**** Data ****

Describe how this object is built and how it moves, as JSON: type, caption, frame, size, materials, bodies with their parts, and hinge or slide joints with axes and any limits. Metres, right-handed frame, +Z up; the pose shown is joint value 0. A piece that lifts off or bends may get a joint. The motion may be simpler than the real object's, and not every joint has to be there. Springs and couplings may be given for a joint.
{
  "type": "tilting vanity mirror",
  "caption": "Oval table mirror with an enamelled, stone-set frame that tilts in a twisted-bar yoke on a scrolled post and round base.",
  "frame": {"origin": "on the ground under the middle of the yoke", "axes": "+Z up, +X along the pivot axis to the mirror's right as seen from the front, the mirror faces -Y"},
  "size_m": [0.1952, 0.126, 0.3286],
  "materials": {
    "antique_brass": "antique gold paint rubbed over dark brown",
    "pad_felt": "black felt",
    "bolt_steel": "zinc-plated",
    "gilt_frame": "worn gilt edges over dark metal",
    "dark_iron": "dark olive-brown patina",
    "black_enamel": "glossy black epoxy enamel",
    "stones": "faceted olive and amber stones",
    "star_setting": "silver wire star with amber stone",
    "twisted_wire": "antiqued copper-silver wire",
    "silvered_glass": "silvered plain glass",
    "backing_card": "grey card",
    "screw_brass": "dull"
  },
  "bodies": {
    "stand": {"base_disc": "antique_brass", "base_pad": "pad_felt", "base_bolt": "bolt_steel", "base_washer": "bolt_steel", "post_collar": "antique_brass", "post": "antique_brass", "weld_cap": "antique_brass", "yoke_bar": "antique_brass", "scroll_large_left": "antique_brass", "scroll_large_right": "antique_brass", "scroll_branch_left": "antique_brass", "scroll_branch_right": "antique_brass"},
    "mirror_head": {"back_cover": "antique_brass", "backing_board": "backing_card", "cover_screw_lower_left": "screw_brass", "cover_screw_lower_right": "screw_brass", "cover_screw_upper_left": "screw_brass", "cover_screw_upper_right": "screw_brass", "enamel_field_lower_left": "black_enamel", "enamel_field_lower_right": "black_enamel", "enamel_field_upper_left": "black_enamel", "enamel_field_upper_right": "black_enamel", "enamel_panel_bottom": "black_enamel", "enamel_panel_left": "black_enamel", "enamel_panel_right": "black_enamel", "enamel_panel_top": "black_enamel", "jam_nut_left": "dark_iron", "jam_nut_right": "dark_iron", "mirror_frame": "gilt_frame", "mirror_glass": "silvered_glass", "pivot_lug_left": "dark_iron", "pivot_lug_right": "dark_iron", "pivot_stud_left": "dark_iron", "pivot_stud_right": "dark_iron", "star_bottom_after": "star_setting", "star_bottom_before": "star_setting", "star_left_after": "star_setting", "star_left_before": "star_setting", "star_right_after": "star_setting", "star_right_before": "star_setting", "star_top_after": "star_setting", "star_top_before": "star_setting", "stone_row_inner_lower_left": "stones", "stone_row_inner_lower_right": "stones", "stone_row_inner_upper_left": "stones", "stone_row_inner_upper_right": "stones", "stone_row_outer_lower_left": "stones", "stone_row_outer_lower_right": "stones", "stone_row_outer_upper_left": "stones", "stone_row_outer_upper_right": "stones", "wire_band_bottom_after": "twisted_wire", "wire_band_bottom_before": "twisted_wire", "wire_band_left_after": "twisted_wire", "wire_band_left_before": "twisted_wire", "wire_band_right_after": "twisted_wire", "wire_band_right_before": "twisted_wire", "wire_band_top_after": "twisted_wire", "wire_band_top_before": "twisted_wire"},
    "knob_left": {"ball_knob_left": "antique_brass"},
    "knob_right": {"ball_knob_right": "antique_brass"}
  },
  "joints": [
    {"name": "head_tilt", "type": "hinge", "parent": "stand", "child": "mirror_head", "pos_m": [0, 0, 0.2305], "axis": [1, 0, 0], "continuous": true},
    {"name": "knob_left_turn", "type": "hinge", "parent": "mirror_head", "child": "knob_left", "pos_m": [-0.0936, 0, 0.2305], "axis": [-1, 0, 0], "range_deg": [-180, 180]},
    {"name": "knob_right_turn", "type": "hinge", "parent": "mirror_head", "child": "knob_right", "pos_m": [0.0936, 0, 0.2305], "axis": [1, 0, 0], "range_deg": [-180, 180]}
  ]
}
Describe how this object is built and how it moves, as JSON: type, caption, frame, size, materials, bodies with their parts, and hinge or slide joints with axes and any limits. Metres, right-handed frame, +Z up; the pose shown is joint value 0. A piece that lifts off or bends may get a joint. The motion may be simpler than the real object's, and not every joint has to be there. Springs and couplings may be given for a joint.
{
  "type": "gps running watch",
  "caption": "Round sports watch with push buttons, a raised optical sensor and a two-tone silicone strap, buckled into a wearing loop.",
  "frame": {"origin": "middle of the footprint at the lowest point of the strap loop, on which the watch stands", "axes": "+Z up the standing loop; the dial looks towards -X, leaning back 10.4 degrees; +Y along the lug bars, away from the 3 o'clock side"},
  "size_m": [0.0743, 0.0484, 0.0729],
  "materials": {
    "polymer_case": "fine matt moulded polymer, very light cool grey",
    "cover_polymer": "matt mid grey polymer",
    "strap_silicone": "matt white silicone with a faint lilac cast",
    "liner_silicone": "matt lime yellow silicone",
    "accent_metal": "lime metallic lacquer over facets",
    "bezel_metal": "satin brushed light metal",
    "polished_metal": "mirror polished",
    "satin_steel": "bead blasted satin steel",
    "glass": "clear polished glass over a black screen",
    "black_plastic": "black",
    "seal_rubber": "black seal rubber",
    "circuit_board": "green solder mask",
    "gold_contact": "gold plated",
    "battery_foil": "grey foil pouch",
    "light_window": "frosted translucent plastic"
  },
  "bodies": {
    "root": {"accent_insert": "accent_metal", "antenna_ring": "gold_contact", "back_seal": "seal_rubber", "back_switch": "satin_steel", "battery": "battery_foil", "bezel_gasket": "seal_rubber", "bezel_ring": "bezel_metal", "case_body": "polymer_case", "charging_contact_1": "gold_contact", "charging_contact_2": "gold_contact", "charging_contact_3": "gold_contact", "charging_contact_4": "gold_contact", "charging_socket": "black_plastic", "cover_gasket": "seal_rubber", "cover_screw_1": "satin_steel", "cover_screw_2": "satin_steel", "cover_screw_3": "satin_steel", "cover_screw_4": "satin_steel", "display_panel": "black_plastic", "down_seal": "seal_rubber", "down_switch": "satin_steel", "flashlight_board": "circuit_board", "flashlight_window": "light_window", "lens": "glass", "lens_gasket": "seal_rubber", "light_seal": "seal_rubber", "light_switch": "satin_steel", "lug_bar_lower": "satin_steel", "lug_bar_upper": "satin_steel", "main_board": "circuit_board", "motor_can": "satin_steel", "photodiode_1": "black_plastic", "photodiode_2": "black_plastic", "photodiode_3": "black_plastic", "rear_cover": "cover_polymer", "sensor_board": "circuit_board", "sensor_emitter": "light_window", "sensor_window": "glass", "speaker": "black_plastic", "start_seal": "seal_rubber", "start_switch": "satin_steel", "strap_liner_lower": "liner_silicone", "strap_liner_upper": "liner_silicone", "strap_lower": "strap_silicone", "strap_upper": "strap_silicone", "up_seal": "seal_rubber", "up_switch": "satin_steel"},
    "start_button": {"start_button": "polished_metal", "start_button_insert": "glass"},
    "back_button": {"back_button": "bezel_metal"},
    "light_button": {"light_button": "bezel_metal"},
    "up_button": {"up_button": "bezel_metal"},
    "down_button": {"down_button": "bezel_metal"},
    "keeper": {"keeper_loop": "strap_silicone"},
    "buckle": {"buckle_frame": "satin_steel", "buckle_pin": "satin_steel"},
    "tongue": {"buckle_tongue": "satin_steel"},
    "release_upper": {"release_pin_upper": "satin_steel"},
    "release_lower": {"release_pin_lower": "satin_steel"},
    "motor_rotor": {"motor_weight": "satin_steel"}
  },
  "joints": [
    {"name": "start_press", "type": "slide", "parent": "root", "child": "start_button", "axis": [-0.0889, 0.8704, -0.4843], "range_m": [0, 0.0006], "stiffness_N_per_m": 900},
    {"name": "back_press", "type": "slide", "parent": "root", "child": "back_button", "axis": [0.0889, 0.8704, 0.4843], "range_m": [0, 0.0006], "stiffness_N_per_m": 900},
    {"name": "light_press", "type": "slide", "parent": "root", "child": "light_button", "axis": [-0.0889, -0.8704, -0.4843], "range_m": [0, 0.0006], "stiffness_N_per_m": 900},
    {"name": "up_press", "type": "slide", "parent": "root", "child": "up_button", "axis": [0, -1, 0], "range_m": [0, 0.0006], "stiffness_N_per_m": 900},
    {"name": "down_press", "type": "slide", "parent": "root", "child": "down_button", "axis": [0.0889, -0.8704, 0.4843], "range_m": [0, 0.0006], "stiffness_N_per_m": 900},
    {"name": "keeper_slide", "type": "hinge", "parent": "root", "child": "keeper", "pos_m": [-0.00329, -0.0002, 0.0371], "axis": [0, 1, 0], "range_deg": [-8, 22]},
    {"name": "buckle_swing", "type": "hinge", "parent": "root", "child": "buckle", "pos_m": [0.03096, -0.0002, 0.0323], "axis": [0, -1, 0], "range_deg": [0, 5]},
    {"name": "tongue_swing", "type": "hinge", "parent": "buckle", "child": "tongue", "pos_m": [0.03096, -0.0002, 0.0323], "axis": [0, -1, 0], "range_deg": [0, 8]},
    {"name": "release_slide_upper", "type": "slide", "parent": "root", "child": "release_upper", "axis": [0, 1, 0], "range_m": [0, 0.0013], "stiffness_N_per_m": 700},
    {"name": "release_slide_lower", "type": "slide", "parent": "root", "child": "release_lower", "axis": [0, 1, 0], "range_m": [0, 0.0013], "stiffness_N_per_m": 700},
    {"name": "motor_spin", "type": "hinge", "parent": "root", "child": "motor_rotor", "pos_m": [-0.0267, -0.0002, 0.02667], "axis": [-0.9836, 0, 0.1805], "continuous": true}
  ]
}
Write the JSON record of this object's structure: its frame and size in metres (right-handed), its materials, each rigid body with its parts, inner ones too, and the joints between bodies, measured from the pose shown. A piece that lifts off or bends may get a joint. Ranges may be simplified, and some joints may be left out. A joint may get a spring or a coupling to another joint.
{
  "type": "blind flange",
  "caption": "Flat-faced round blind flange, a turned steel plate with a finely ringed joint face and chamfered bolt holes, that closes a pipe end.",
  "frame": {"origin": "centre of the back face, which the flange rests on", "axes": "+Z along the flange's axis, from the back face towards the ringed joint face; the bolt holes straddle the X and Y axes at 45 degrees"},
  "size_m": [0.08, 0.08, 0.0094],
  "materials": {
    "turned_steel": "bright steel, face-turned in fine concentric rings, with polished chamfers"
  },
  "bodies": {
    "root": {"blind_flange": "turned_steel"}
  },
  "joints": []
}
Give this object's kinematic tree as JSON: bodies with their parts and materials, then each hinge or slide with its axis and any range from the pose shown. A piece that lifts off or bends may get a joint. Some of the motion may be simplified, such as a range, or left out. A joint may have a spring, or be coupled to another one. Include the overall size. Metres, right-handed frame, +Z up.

****

● **Instructions for the task**: All lines from the one containing "Write the JSON" through the end of the records, both ends included, are to be quoted exactly; please add nothing else.

● **Exercise response**:
Write the JSON record of this object's structure: its frame and size in metres (right-handed), its materials, each rigid body with its parts, inner ones too, and the joints between bodies, measured from the pose shown. A piece that lifts off or bends may get a joint. Ranges may be simplified, and some joints may be left out. A joint may get a spring or a coupling to another joint.
{
  "type": "blind flange",
  "caption": "Flat-faced round blind flange, a turned steel plate with a finely ringed joint face and chamfered bolt holes, that closes a pipe end.",
  "frame": {"origin": "centre of the back face, which the flange rests on", "axes": "+Z along the flange's axis, from the back face towards the ringed joint face; the bolt holes straddle the X and Y axes at 45 degrees"},
  "size_m": [0.08, 0.08, 0.0094],
  "materials": {
    "turned_steel": "bright steel, face-turned in fine concentric rings, with polished chamfers"
  },
  "bodies": {
    "root": {"blind_flange": "turned_steel"}
  },
  "joints": []
}
Give this object's kinematic tree as JSON: bodies with their parts and materials, then each hinge or slide with its axis and any range from the pose shown. A piece that lifts off or bends may get a joint. Some of the motion may be simplified, such as a range, or left out. A joint may have a spring, or be coupled to another one. Include the overall size. Metres, right-handed frame, +Z up.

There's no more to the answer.